Exercise
The data below holds the lines to copy: everything from the line containing "place('cord_recess', cordRecess(), recessPlastic);" to the line containing "cad_parts[node].hide_render = cad_parts[node].hide_viewport", both ends included, set down exactly.

=======

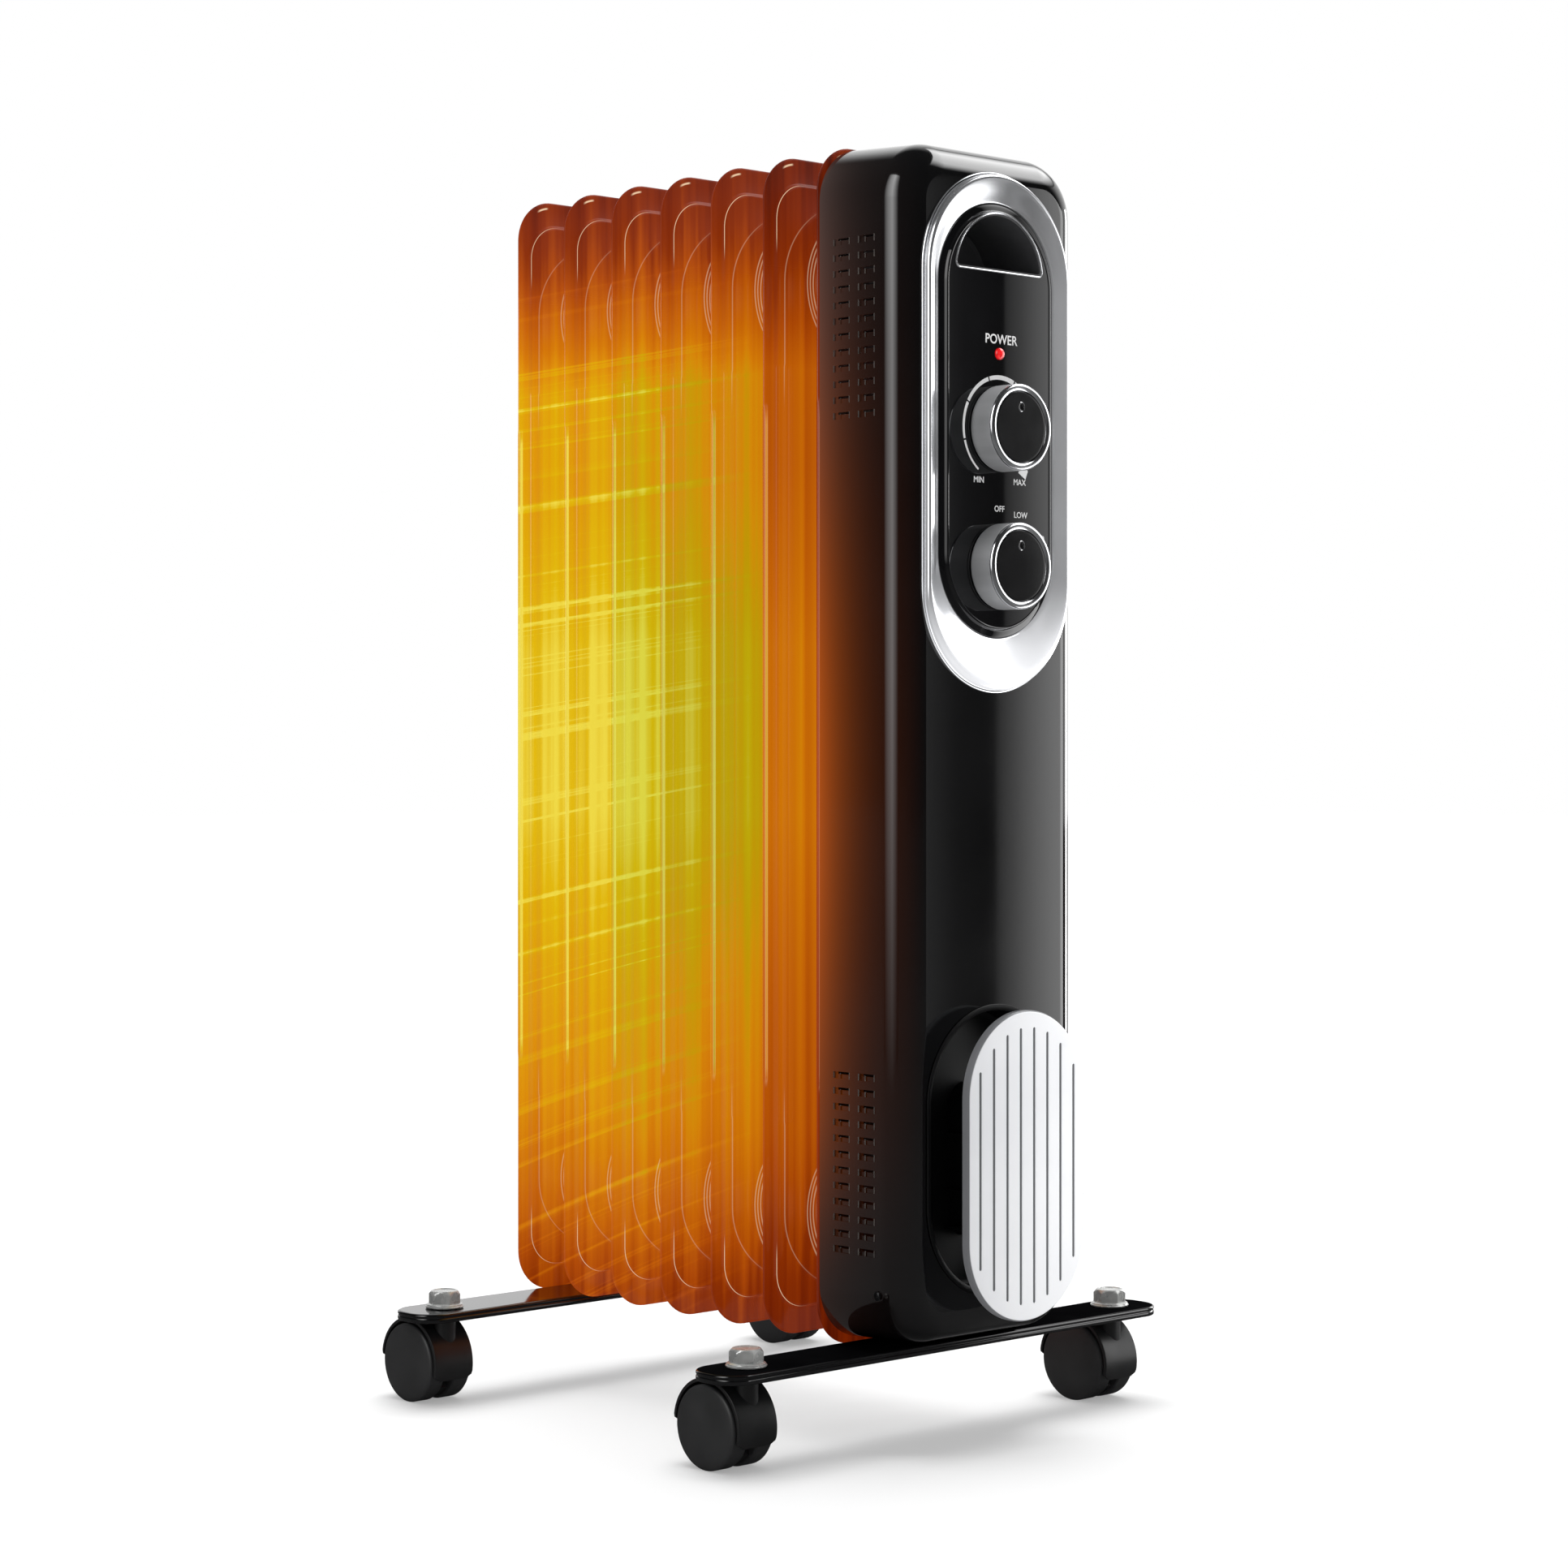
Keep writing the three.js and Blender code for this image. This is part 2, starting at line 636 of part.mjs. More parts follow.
function winderPlate() {
  const back = PLATE_FRONT_Y + PLATE_THICKNESS;
  const plate = loft([
    atY(oval(grownOval(PLATE, -0.8), 12), PLATE_FRONT_Y),
    atY(oval(PLATE, 12), PLATE_FRONT_Y + 0.8),
    atY(oval(PLATE, 12), back),
  ]);
  const middleZ = (PLATE.low + PLATE.high) / 2;
  const straightHalf = (PLATE.high - PLATE.low) / 2 - PLATE.halfWidth;
  const grooves = [];
  for (let i = 0; i < PLATE_GROOVES; i += 1) {
    const x = (i - (PLATE_GROOVES - 1) / 2) * PLATE_GROOVE_PITCH;
    const arc = Math.sqrt(PLATE.halfWidth ** 2 - x ** 2);
    const half = straightHalf + arc - 7.8 - 0.003 * x ** 2;
    const groove = { halfWidth: 0.9, low: middleZ - half, high: middleZ + half };
    const moved = oval(groove, 2).map(([across, up]) => [across + x, up]);
    grooves.push(prismY(moved, PLATE_FRONT_Y - 1, PLATE_FRONT_Y + 0.9));
  }
  return plate.subtract(union(...grooves));
}

// The bush where the mains cord would leave the recess.
function cordGland() {
  const outside = turnedY(25, 92, [
    [-128, 5.2],
    [RECESS_FLOOR_Y - 3, 6.5],
    [RECESS_FLOOR_Y - GAP, 6.5],
  ], 10);
  const stem = turnedY(25, 92, [[RECESS_FLOOR_Y - 1, 4], [-114, 4]], 10);
  const bore = turnedY(25, 92, [[-130, 3], [-112, 3]], 8);
  return outside.add(stem).subtract(bore);
}

// ---- Foot bars and their clamps ----

function footBar(y) {
  const outline = roundedRectangle(BAR_HALF_LENGTH, y - BAR_HALF_WIDTH, y + BAR_HALF_WIDTH, BAR_END_RADIUS, 4);
  const inset = BAR_SHEET;
  const hollow = roundedRectangle(
    BAR_HALF_LENGTH - inset,
    y - BAR_HALF_WIDTH + inset,
    y + BAR_HALF_WIDTH - inset,
    BAR_END_RADIUS - inset,
    4,
  );
  const bar = prismZ(outline, BAR_TOP - BAR_HEIGHT, BAR_TOP);
  const channel = prismZ(hollow, BAR_TOP - BAR_HEIGHT - 1, BAR_TOP - BAR_SHEET);
  const holes = [
    ...[-CASTER_X, CASTER_X].map((x) => prismZ(ringPoints([x, y], BOLT_RADIUS + 0.4, 8), 40, 50)),
    ...[-CLAMP_ARCH, CLAMP_ARCH].map((x) => prismZ(ringPoints([x, y], CLAMP_ROD + 0.5, 8), 40, 50)),
  ];
  return bar.subtract(channel).subtract(union(...holes));
}

// A U-bolt over the lower header, with its threaded legs through the bar.
function headerClamp(y) {
  const path = [new THREE.Vector3(-CLAMP_ARCH, y, CLAMP_LEG_END_Z)];
  for (let i = 0; i <= 8; i += 1) {
    const angle = Math.PI - (Math.PI * i) / 8;
    const reach = CLAMP_ARCH + 0.4;
    const x = i === 0 || i === 8 ? CLAMP_ARCH * Math.cos(angle) : reach * Math.cos(angle);
    path.push(new THREE.Vector3(x, y, HEADER_LOW_Z + reach * Math.sin(angle)));
  }
  path.push(new THREE.Vector3(CLAMP_ARCH, y, CLAMP_LEG_END_Z));
  return rod(path, new THREE.Vector3(0, 1, 0), CLAMP_ROD, 6);
}

// A hex nut on a clamp's leg, up inside the bar's channel.
function clampNut(x, y) {
  const top = BAR_TOP - BAR_SHEET - GAP;
  const body = prismZ(ringPoints([x, y], 4.8, 6), top - CLAMP_NUT_HEIGHT, top);
  const bore = prismZ(ringPoints([x, y], CLAMP_ROD + GAP, 8), top - 12, top + 2);
  return body.subtract(bore);
}

// ---- Casters ----

// The hex bolt that holds a caster under its bar and that the hood turns on.
function casterBolt(x, y) {
  const seat = BAR_TOP + GAP;
  const flange = loft([
    atZ(ringPoints([x, y], 9.7, 16), seat),
    atZ(ringPoints([x, y], 9.7, 16), seat + 1.2),
    atZ(ringPoints([x, y], 8.2, 16), seat + 2.2),
  ]);
  const head = loft([
    atZ(ringPoints([x, y], 8.1, 6), seat + 1),
    atZ(ringPoints([x, y], 8.1, 6), seat + 7.6),
    atZ(ringPoints([x, y], 6.9, 6), seat + 8.6),
  ]);
  const shank = prismZ(ringPoints([x, y], BOLT_RADIUS, 8), 40.4, seat + 1);
  return union(flange, head, shank);
}

// Points of a ring sector around the axle, in Y and Z.
function hoodArc(y, inner, outer) {
  const steps = 10;
  const points = [];
  for (let i = 0; i <= steps; i += 1) {
    const part = THREE.MathUtils.lerp(-HOOD_FRONT_ANGLE, HOOD_REAR_ANGLE, i / steps);
    const angle = THREE.MathUtils.degToRad(part);
    points.push([y + Math.sin(angle), Math.cos(angle)]);
  }
  const scaled = (radius) => points.map(([side, up]) => [y + (side - y) * radius, WHEEL_RADIUS + up * radius]);
  return { outside: scaled(outer), inside: scaled(inner) };
}

// A curved wall bent around the axle between two radii.
function hoodWall(x, y, inner, outer, halfWidth) {
  const { outside, inside } = hoodArc(y, inner, outer);
  const rings = outside.map(([outY, outZ], i) => {
    const [inY, inZ] = inside[i];
    return [
      new THREE.Vector3(x - halfWidth, inY, inZ),
      new THREE.Vector3(x - halfWidth, outY, outZ),
      new THREE.Vector3(x + halfWidth, outY, outZ),
      new THREE.Vector3(x + halfWidth, inY, inZ),
    ];
  });
  return loft(rings);
}

// The hood over a caster's two wheels, with the web and hub that carry the axle.
function casterHood(x, stemY) {
  const y = stemY + AXLE_OFFSET_Y;
  const middle = [y, WHEEL_RADIUS];
  const shell = hoodWall(x, y, HOOD_INNER, HOOD_OUTER, HOOD_HALF_WIDTH);
  const web = hoodWall(x, y, 4, HOOD_INNER + 0.5, HOOD_WEB_HALF);
  const hub = prismX(ringPoints(middle, 6, 12), x - HOOD_WEB_HALF, x + HOOD_WEB_HALF);
  const bossTop = BAR_TOP - BAR_SHEET - 0.4;
  const boss = prismZ(ringPoints([x, stemY], BOSS_RADIUS, 10), 28, bossTop)
    .subtract(prismX(ringPoints(middle, HOOD_INNER + 0.3, 24), x - 20, x + 20));
  const bore = prismX(ringPoints(middle, AXLE_RADIUS + GAP, 8), x - 20, x + 20);
  const socket = prismZ(ringPoints([x, stemY], BOLT_RADIUS + 0.4, 8), 40, bossTop + 2);
  return union(shell, web, hub, boss).subtract(bore).subtract(socket);
}

function casterAxle(x, stemY) {
  const outline = ringPoints([stemY + AXLE_OFFSET_Y, WHEEL_RADIUS], AXLE_RADIUS, 8);
  return prismX(outline, x - 10.5, x + 10.5);
}

// One wheel: a flat tread, a crowned outer face and a blind bore for the axle.
function casterWheel(x, stemY, side) {
  const y = stemY + AXLE_OFFSET_Y;
  const toCorner = 1 / Math.cos(Math.PI / WHEEL_SIDES);
  const ring = (radius, offset) => (
    atX(ringPoints([y, WHEEL_RADIUS], radius * toCorner, WHEEL_SIDES, 0.5), x + side * offset)
  );
  const tyre = loft([
    ring(WHEEL_RADIUS, WHEEL_INNER_X),
    ring(WHEEL_RADIUS, WHEEL_TREAD_X - 0.4),
    ring(WHEEL_RADIUS - 1.6, WHEEL_TREAD_X + 0.5),
    ring(WHEEL_RADIUS * 0.45, WHEEL_CROWN_X),
  ]);
  const bore = prismX(
    ringPoints([y, WHEEL_RADIUS], AXLE_RADIUS + GAP, 8),
    x + side * (WHEEL_INNER_X - 2),
    x + side * 11,
  );
  return tyre.subtract(bore);
}

// ---- Assembly ----

function meshFrom(name, solid, look) {
  const { numProp, vertProperties, triVerts } = solid.getMesh();
  const geometry = new THREE.BufferGeometry();
  const positions = [];
  for (let i = 0; i < vertProperties.length; i += numProp) {
    positions.push(vertProperties[i], vertProperties[i + 1], vertProperties[i + 2]);
  }
  geometry.setAttribute('position', new THREE.Float32BufferAttribute(positions, 3));
  geometry.setIndex(Array.from(triVerts));
  geometry.computeVertexNormals();
  const mesh = new THREE.Mesh(geometry, look());
  mesh.name = name;
  return mesh;
}

const heater = new THREE.Group();
heater.name = 'oil_filled_radiator_heater';

function place(name, solid, look) {
  heater.add(meshFrom(name, solid, look));
}

for (let index = 1; index <= FIN_COUNT; index += 1) {
  place(`fin_${index}`, fin(index), finEnamel);
}
place('heating_element', heatingElement(), innerSteel);
place('heat_shield', heatShield(), innerSteel);
place('front_cover', frontCover(), coverPaint);
place('side_screw_left', sideScrew(-1), zincSteel);
place('side_screw_right', sideScrew(1), zincSteel);

place('trim_ring', trimRing(), chromeTrim);
place('control_panel', controlPanel(), panelGloss);
place('handle_cup', handleCup(), recessPlastic);
place('lamp_lens', lampLens(), lampRed);
for (const [name, z] of [['thermostat', THERMOSTAT_Z], ['mode', MODE_Z]]) {
  place(`${name}_knob`, knob(z), knobMetal);
  place(`${name}_knob_face`, knobFace(z), panelGloss);
  place(`${name}_shaft`, knobShaft(z), innerSteel);
}
place('thermostat_body', controlBlock(THERMOSTAT_Z, 15, 13, -122), innerPlastic);
place('mode_switch_body', controlBlock(MODE_Z, 13, 15, -116), innerPlastic);
place('terminal_block', terminalBlock(), innerPlastic);
place('tip_over_switch', tipOverSwitch(), innerPlastic);
place('thermal_cutoff', thermalCutoff(), innerSteel);

place('cord_recess', cordRecess(), recessPlastic);
place('winder_post', winderPost(), recessPlastic);
place('winder_plate', winderPlate(), plateAluminium);
place('cord_gland', cordGland(), recessPlastic);

for (const [end, y] of Object.entries(BARS_Y)) {
  place(`foot_bar_${end}`, footBar(y), barPaint);
  place(`header_clamp_${end}`, headerClamp(y), zincSteel);
  for (const [hand, side] of [['left', -1], ['right', 1]]) {
    const x = side * CASTER_X;
    const corner = `${end}_${hand}`;
    place(`clamp_nut_${corner}`, clampNut(side * CLAMP_ARCH, y), zincSteel);
    place(`caster_bolt_${corner}`, casterBolt(x, y), zincSteel);
    place(`caster_hood_${corner}`, casterHood(x, y), casterPlastic);
    place(`caster_axle_${corner}`, casterAxle(x, y), innerSteel);
    place(`wheel_${corner}_a`, casterWheel(x, y, -1), casterPlastic);
    place(`wheel_${corner}_b`, casterWheel(x, y, 1), casterPlastic);
  }
}

export default heater;
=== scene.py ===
import math

import bmesh
import bpy
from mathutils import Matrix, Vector


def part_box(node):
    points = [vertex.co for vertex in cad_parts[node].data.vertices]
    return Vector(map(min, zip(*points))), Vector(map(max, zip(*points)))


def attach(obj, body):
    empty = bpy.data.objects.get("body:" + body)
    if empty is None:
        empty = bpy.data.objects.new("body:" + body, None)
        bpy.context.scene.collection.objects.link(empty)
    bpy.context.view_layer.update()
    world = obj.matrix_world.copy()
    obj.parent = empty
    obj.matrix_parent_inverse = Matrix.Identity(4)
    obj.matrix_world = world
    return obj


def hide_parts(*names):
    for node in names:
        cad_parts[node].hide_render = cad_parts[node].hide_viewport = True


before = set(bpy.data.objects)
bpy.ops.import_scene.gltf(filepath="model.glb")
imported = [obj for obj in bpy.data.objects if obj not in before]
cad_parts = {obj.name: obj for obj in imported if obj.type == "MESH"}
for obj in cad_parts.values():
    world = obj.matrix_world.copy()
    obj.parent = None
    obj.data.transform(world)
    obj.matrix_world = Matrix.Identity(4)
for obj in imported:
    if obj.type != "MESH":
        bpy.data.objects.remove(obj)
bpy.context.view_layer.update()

MM = 0.001
FIN_COUNT = 7
FIN_PITCH = 38.0
FRONT_FIN_Y = -83.75        # the front fin's middle plane, mm
HEADERS_Z = (106.0, 561.5)  # the middles of the two headers, mm
ENDS = ("front", "rear")
HANDS = ("left", "right")
SIDES = (-1, 1)


# ---- Shader graphs ----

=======

Exercise solution
place('cord_recess', cordRecess(), recessPlastic);
place('winder_post', winderPost(), recessPlastic);
place('winder_plate', winderPlate(), plateAluminium);
place('cord_gland', cordGland(), recessPlastic);

for (const [end, y] of Object.entries(BARS_Y)) {
  place(`foot_bar_${end}`, footBar(y), barPaint);
  place(`header_clamp_${end}`, headerClamp(y), zincSteel);
  for (const [hand, side] of [['left', -1], ['right', 1]]) {
    const x = side * CASTER_X;
    const corner = `${end}_${hand}`;
    place(`clamp_nut_${corner}`, clampNut(side * CLAMP_ARCH, y), zincSteel);
    place(`caster_bolt_${corner}`, casterBolt(x, y), zincSteel);
    place(`caster_hood_${corner}`, casterHood(x, y), casterPlastic);
    place(`caster_axle_${corner}`, casterAxle(x, y), innerSteel);
    place(`wheel_${corner}_a`, casterWheel(x, y, -1), casterPlastic);
    place(`wheel_${corner}_b`, casterWheel(x, y, 1), casterPlastic);
  }
}

export default heater;
=== scene.py ===
import math

import bmesh
import bpy
from mathutils import Matrix, Vector


def part_box(node):
    points = [vertex.co for vertex in cad_parts[node].data.vertices]
    return Vector(map(min, zip(*points))), Vector(map(max, zip(*points)))


def attach(obj, body):
    empty = bpy.data.objects.get("body:" + body)
    if empty is None:
        empty = bpy.data.objects.new("body:" + body, None)
        bpy.context.scene.collection.objects.link(empty)
    bpy.context.view_layer.update()
    world = obj.matrix_world.copy()
    obj.parent = empty
    obj.matrix_parent_inverse = Matrix.Identity(4)
    obj.matrix_world = world
    return obj


def hide_parts(*names):
    for node in names:
        cad_parts[node].hide_render = cad_parts[node].hide_viewport = True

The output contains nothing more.